Thanks to you all for being here - have good weeks - Hilary

A Lady's Life said...

So much meaning here and the flowers are so beautiful . What memories for the people who receive them.:)
We are watching London. Boy what a fabulous year she is having. :)

juliet said...

How marvellous to have this information about the Olympic nosegays. I think the design is fantastic - attending to fragrance, texture and colour. Thank you Hilary for unearthing another item of great interest.

MorningAJ said...

I sort of assumed that the bouquets would mean something but I had no idea about the herbs.
Thanks.

Teresa Coltrin@Journaling Woman said...

flowers make everything more exciting.

So many flowers- how wonderful.

Teresa

Deniz Bevan said...

Oh, Hilary, *thank you*!!! I've been wondering about these bouquets and, far from Googling a random answer, I loved reading your informative post, especially the historical bits. I feel like I can smell them right now...

Friko said...

I have not seen these bouquets at other Olympics. Are they a special invention for the London Olympics?

I must say, I was surprised at first, but I now think they are rather sweet.

Arlee Bird said...

So many details most of us never think about when we watch such events. I'm sure it provides boosts to certain segments of the economy. Hope it's enough to make up for all the costs to other segments. What a massive undertaking the Olympics are!


Lee
Tossing It Out

Hilary Melton-Butcher said...

@ A Lady's Life - well I hope the athletes appreciate them .. they'd look wonderful dried and pressed I guess. London is enjoying itself by the sound of it ...

@ Juliet - yes I didn't mention the texture .. the woolly leaves of the apple mint - giving it its other name of woolly mint. Delighted you enjoyed my digging!

@ Morning AJ - glad I've enlightened you and me - I didn't know the details .. but I'm pleased I found out, and as you say the herbs and grasses.

@ Teresa - they are delightful aren't they and I was glad I was able to find the photos ...

@ Deniz - pleasure! - one satisfied commenter - so pleased to know! I just thought the snippet about the 'nosegay' was worth adding in. Like you I'd love one or two bouquets delivered every day!
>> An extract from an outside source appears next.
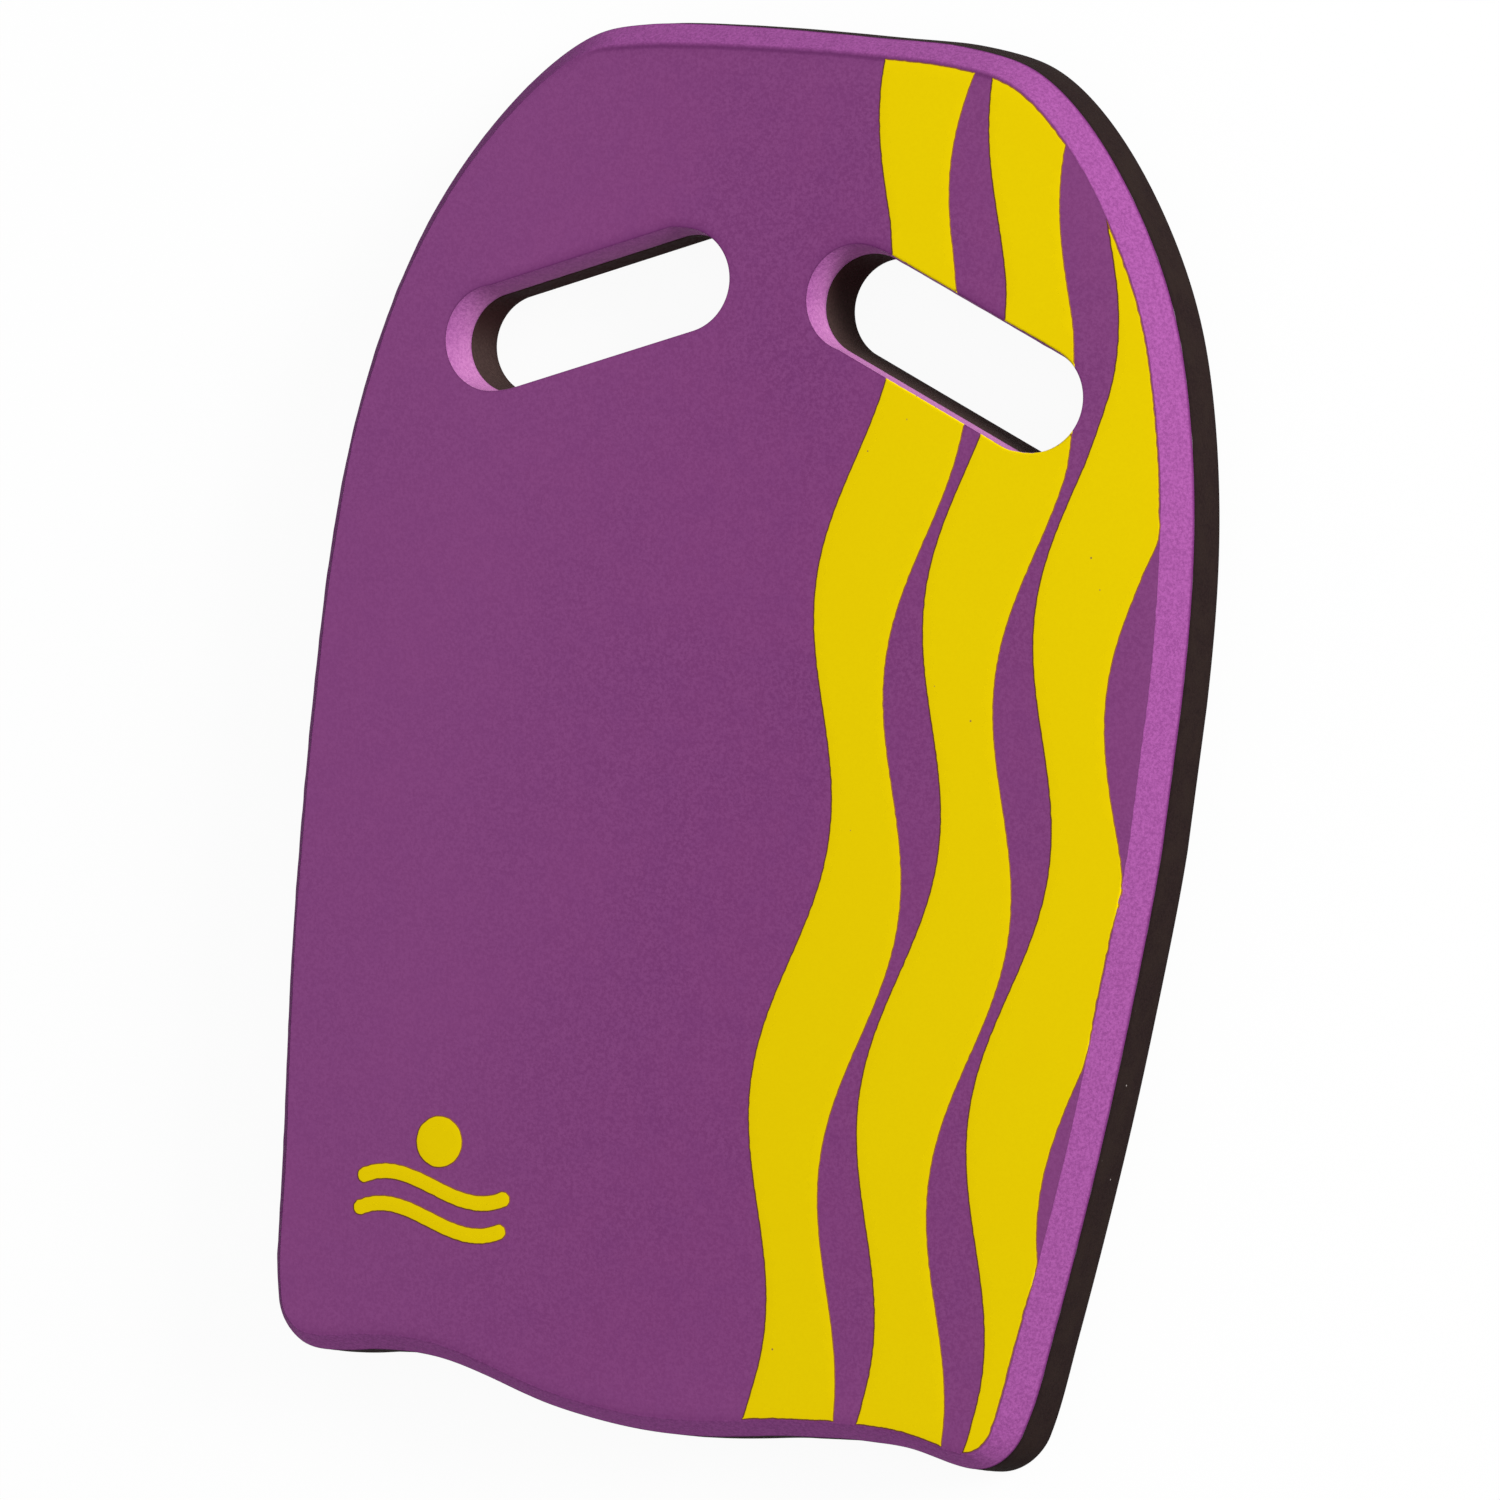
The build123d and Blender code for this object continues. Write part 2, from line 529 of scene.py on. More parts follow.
def front_edge():
    """Rings of the front sheet's outer edge, from the face down to the glue."""
    depth = CREASE_DEPTH * ENDWAYS
    face_side = FACE_EDGE + EDGE_REACH
    # The crease's rings take painted shade, most at the nose and less at the tail
    rings = [edge_ring(face_side + shift, FACE - drop * depth, 0, painted_shade * ENDWAYS)
             for shift, drop, painted_shade in CREASE_RINGS]
    # Painted shade on the bevel of the -X side, which faces away from the lamp
    shade = LEFT_SHADE * LEFTWARD**2
    for share in inner_shares(ARC_STEPS) + [1]:
        turn = SLOPE * share
        inset = face_side - EDGE_RADII * math.sin(turn)
        level = FACE - EDGE_RADII * (1 - math.cos(turn)) - EDGE_SINK * depth * (1 - share)
        # Painted shade: the crease's fades down the rounding, and that of the -X side grows
        painted_shade = np.maximum(EDGE_DARKNESS * (1 - share) * ENDWAYS, shade * share)
        rings.append(edge_ring(inset, level, share, painted_shade))
    top_inset = FACE_EDGE - EDGE_REACH * math.cos(SLOPE)
    top_level = FACE - EDGE_REACH * math.sin(SLOPE)
    land_top = FRONT_BASE + LAND
    for number, share in enumerate(inner_shares(SLOPE_STEPS) + [BEVEL_END]):
        rough = CUT_WOBBLE * wobble(OUTLINE, wave=16, seed=20 + number)
        swell = BEVEL_BULGE * math.sin(math.pi * share) + rough
        inset = top_inset + (SEAM_INSET - top_inset) * share - swell * math.sin(SLOPE)
        level = top_level + (land_top - top_level) * share + swell * math.cos(SLOPE)
        rings.append(edge_ring(inset, level, 1, shade))
    # The land and the seam's rounding below it take full painted shade
    for share in HALVES:
        turn = SLOPE + (math.pi / 2 - SLOPE) * share
        inset = SEAM_INSET + LAND_RADIUS * (1 - math.sin(turn))
        level = land_top - LAND_RADIUS * (LAND_SINK - math.cos(turn))
        rings.append(edge_ring(inset, level, 1, 1))
    for share, inward, upward in rounding(SEAM_RADIUS, HALVES):
        rings.append(edge_ring(SEAM_INSET + inward, FRONT_BASE + upward, 1, 1))
    rings.append(edge_ring(SEAM_INSET + SEAM_MARGIN, FRONT_BASE, 1, 1))
    return rings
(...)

@ Friko - yes the bouquets are always given - not sure at which Games the idea started .. this is the link for Vancouver Winter 2010
http://www.canadianfloristmag.com/content/view/2886/57/ - now I know more about them I think they're delightful.

So happy you're all enjoying this post - cheers Hilary

Laura Eno said...

I never really gave the flowers much thought before. There's certainly a huge task to putting it all together on time!

Patsy said...

Those Olympic bouquets do indeed look lovely!
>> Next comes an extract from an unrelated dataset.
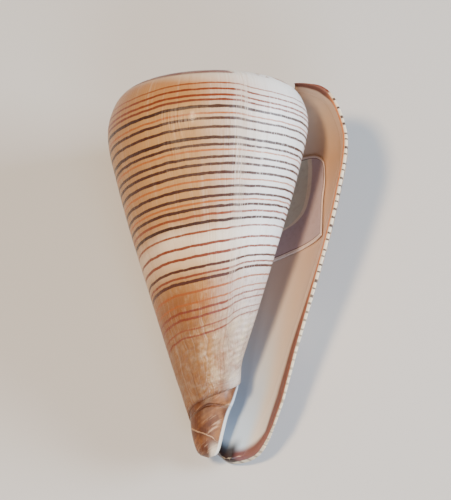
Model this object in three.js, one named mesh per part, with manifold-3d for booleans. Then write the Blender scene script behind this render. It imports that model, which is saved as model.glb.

I based my own wedding bouquet on a tussie-mussie and every plant included was there for a special reason.

btw, I've awarded your lovely blog the sunshine award. More details over at mine.

Clarissa Draper said...

It's sad that the designer didn't live long enough to see the people enjoy the bouquets. I think they're beautiful.

Hilary Melton-Butcher said...

@ Laura - it's those little extra touches and the co-ordinating of everything ... just so well done and the results are beautiful.
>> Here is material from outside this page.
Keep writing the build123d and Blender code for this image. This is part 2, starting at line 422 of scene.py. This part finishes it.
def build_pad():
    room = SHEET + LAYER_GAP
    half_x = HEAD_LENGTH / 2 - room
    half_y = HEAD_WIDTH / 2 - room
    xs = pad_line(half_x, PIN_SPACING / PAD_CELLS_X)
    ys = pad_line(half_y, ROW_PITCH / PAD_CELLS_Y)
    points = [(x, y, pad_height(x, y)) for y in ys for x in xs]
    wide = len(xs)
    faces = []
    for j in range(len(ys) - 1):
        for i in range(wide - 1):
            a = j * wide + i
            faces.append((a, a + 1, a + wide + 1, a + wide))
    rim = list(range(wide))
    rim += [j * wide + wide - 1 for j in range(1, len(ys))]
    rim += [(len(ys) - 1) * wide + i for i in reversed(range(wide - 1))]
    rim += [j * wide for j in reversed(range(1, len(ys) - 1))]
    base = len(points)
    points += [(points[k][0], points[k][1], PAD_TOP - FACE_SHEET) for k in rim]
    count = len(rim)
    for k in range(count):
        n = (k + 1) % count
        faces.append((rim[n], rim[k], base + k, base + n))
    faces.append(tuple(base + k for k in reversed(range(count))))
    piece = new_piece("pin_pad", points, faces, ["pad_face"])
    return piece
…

@ Patsy - so fascinating to know you based your recent wedding bouquet on a tussie-mussie ... they're fun and yet practical because they're compact. Well done on each plant having that special meaning ...

Thanks so much for the Sunshine Award - really appreciate the thought.

@ Clarissa - she died very young - in her 50s and very suddenly .. the bouquets must be gorgeous to have .. do I have to win a medal to get one?!

Thanks Laura, Patsy and Clarissa - it's damp here .. hope you're having a good week though ... Hilary

Susanne Drazic said...

Hi, Hilary! What an interesting post. I've enjoyed seeing the medal winners receive the bouquets, but had no idea on the meaning of them.

Hilary Melton-Butcher said...

Hi Susanne .. many thanks for coming by .. does enhance the process if we can think about the stunning flowers and herbs included in each bouquet.